**WORK TO COMPLETE:** Output the data below in full, byte for byte. Nothing may differ.

## Begin

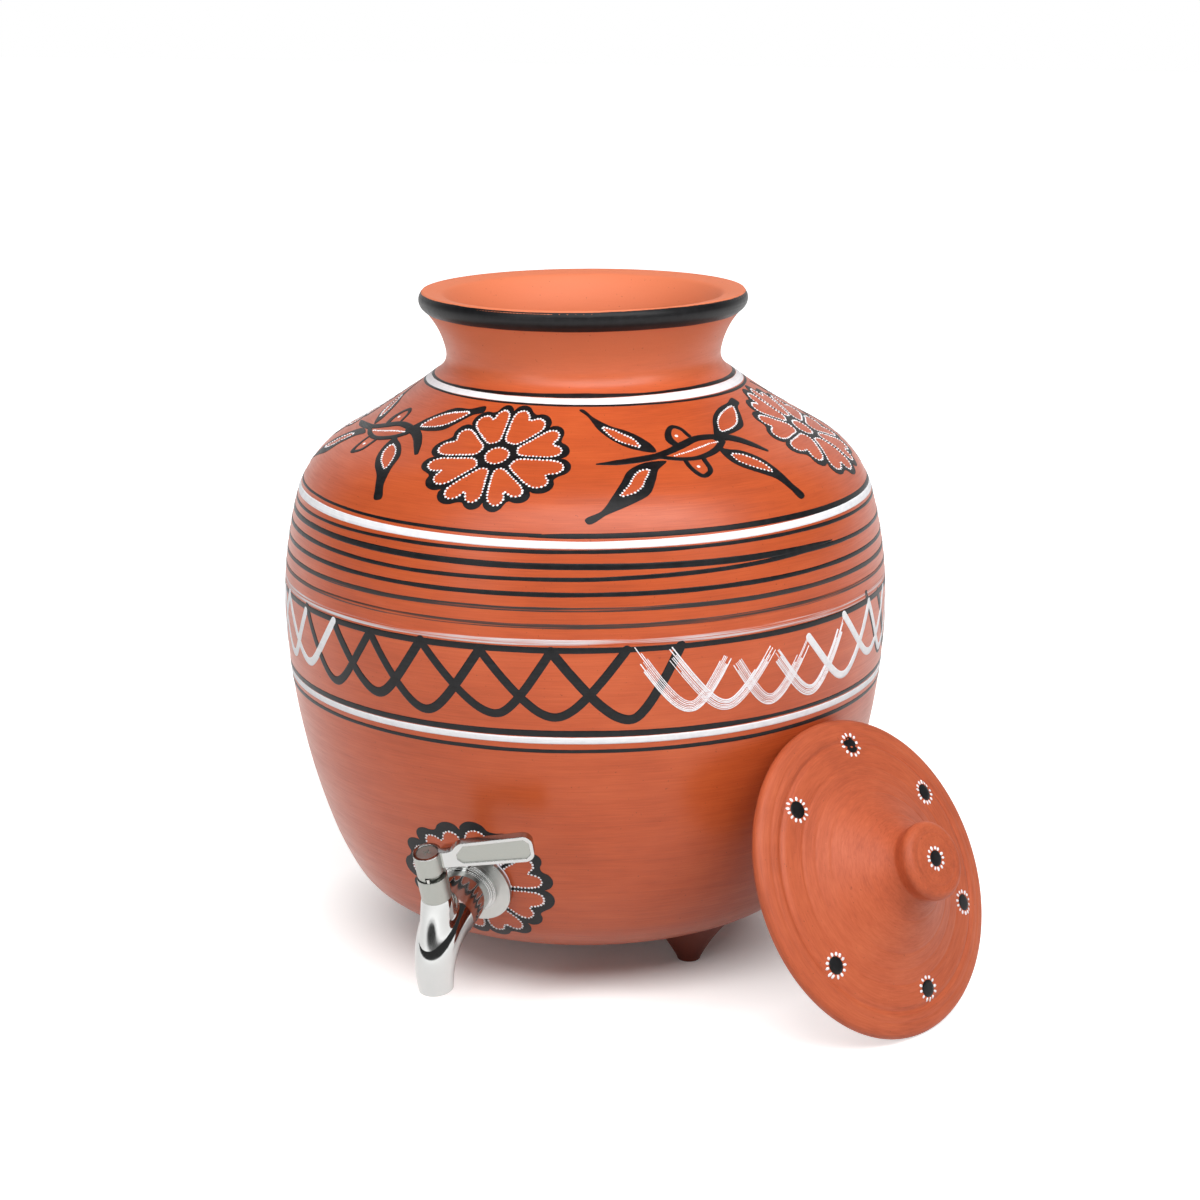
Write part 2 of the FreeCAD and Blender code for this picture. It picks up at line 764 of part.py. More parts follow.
def elbow_spine(name, start_angle):
    """The middle line of the elbow from an angle on, and the straight end of the spout."""
    spine = doc.addObject("Sketcher::SketchObject", name)
    spine.setExpression("Placement", chain(TAP, turn("X", 90)))
    centre = Vector(value("Dim.elbow_start"), -value("Dim.elbow_radius"), 0)
    whole = Part.Circle(centre, Vector(0, 0, 1), value("Dim.elbow_radius"))
    down = math.radians(90 - value("Dim.elbow_angle"))
    up = math.radians(90 - value(start_angle))
    arc = spine.addGeometry(Part.ArcOfCircle(whole, down, up), False)
    hold(spine, (arc, 3), "Dim.elbow_start", "-Dim.elbow_radius")
    dimension(spine, "Radius", "Dim.elbow_radius", arc)
    hold(spine, (arc, 1), None, "-Dim.elbow_radius * (1 - cos(Dim.elbow_angle))")
    hold(spine, (arc, 2), f"Dim.elbow_start + Dim.elbow_radius * sin({start_angle})", None)
    foot = spine.getPoint(arc, 1)
    onward = Vector(math.sin(down), -math.cos(down), 0) * value("Dim.spout_straight")
    line = spine.addGeometry(Part.LineSegment(foot, foot + onward), False)
    constrain(spine, "Tangent", arc, 1, line, 1)
    dimension(spine, "Distance", "Dim.spout_straight", line)
    return spine


def elbow_section(name, radius, angle, onward="0"):
    """A circle square to the elbow's middle line at an angle, or further on in its heading."""
    x = f"Dim.elbow_start + Dim.elbow_radius * sin({angle}) + {onward} * cos({angle})"
    z = f"-Dim.elbow_radius * (1 - cos({angle})) - {onward} * sin({angle})"
    section = doc.addObject("Part::Circle", name)
    frame = chain(TAP, move(x, 0, z), turn("Y", f"90 + {angle}"))
    return bind(section, Radius=radius, Placement=frame)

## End

**ANSWER TO THE TASK:**
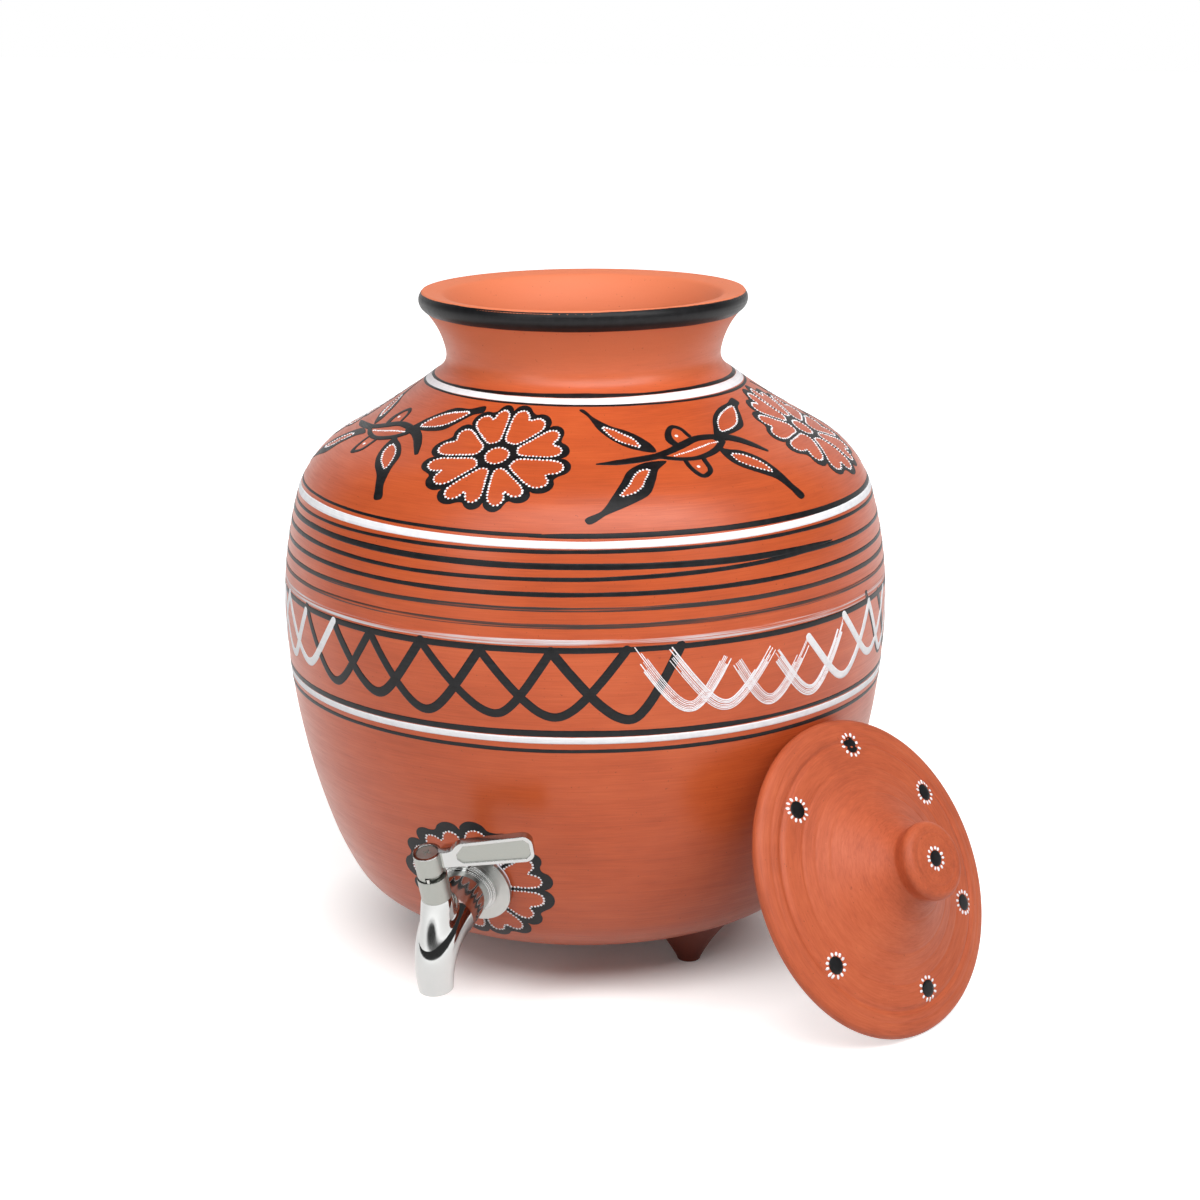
Write part 2 of the FreeCAD and Blender code for this picture. It picks up at line 764 of part.py. More parts follow.
def elbow_spine(name, start_angle):
    """The middle line of the elbow from an angle on, and the straight end of the spout."""
    spine = doc.addObject("Sketcher::SketchObject", name)
    spine.setExpression("Placement", chain(TAP, turn("X", 90)))
    centre = Vector(value("Dim.elbow_start"), -value("Dim.elbow_radius"), 0)
    whole = Part.Circle(centre, Vector(0, 0, 1), value("Dim.elbow_radius"))
    down = math.radians(90 - value("Dim.elbow_angle"))
    up = math.radians(90 - value(start_angle))
    arc = spine.addGeometry(Part.ArcOfCircle(whole, down, up), False)
    hold(spine, (arc, 3), "Dim.elbow_start", "-Dim.elbow_radius")
    dimension(spine, "Radius", "Dim.elbow_radius", arc)
    hold(spine, (arc, 1), None, "-Dim.elbow_radius * (1 - cos(Dim.elbow_angle))")
    hold(spine, (arc, 2), f"Dim.elbow_start + Dim.elbow_radius * sin({start_angle})", None)
    foot = spine.getPoint(arc, 1)
    onward = Vector(math.sin(down), -math.cos(down), 0) * value("Dim.spout_straight")
    line = spine.addGeometry(Part.LineSegment(foot, foot + onward), False)
    constrain(spine, "Tangent", arc, 1, line, 1)
    dimension(spine, "Distance", "Dim.spout_straight", line)
    return spine


def elbow_section(name, radius, angle, onward="0"):
    """A circle square to the elbow's middle line at an angle, or further on in its heading."""
    x = f"Dim.elbow_start + Dim.elbow_radius * sin({angle}) + {onward} * cos({angle})"
    z = f"-Dim.elbow_radius * (1 - cos({angle})) - {onward} * sin({angle})"
    section = doc.addObject("Part::Circle", name)
    frame = chain(TAP, move(x, 0, z), turn("Y", f"90 + {angle}"))
    return bind(section, Radius=radius, Placement=frame)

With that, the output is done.